Start in the middle...
And see how it fits together.
I pulled a Stephenie Meyer and started writing a dark paranormal romance based on a dream.
It's not about vampires, and my MC isn't in high school. But there's one other similarity between Twilight and my WIP:
I started writing in the middle.
Remember how Stephenie Meyer dreamed up that delicious meadow scene about a boy and a girl having an intense conversation: how they shouldn't be together because he wanted to kill her?
It didn't make sense as a beginning because the reader would have no idea how they met, how their romance developed to the point where this was even an issue. And it would have been hard to believe they had time to develop a romance before he just gave in to temptation and ate her.
So Meyer had to write a new beginning that met up with the meadow scene, one that made you WANT them to be together.
It's an intriguing concept, writing the main conflict first. When we dream, our minds take us through stories, but beginning, middle, and end aren't as crisp as a novel.
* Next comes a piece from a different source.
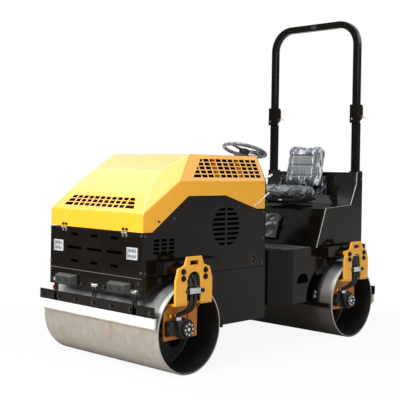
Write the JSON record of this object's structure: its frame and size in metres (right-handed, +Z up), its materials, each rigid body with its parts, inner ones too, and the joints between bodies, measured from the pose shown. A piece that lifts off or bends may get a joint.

Often, we're thrown right into the dark hallway, running for our lives. Our minds fill in the details later: drug dealers chasing us because they think we have their designer drug, a monster who wants to eat our faces off, whatever it is.
In other words, you take off running and catch up with yourself later. There's a writing philosophy in there somewhere. And I think I want to embrace it and give it passionate kisses, because it's helped me to write almost a complete novel in a month without forcing it.
I'm still working on connecting the new beginning to the middle-beginning. My dream gave me the main conflict - a creepy, bone-chilling conflict. But it didn't give me any backstory. That was for me to fill in. Getting to know the girl in my dream (who isn't me but I wouldn't mind it during those steamy scenes), and getting to know the villain who's chasing her - it's been an exciting adventure.
Sure, there have been a few bumps, times when the new backstory rendered a shocking revelation in the second half obsolete. But it's just your typical first draft plot holes, things you face no matter what you write first.
My main take-away from this experience has been this: When I write first the scene that's screaming to be written, it makes the rest worth writing.
Wishing I'd tried this sooner.
What do you think? Midnight craziness on my part or is there something to this?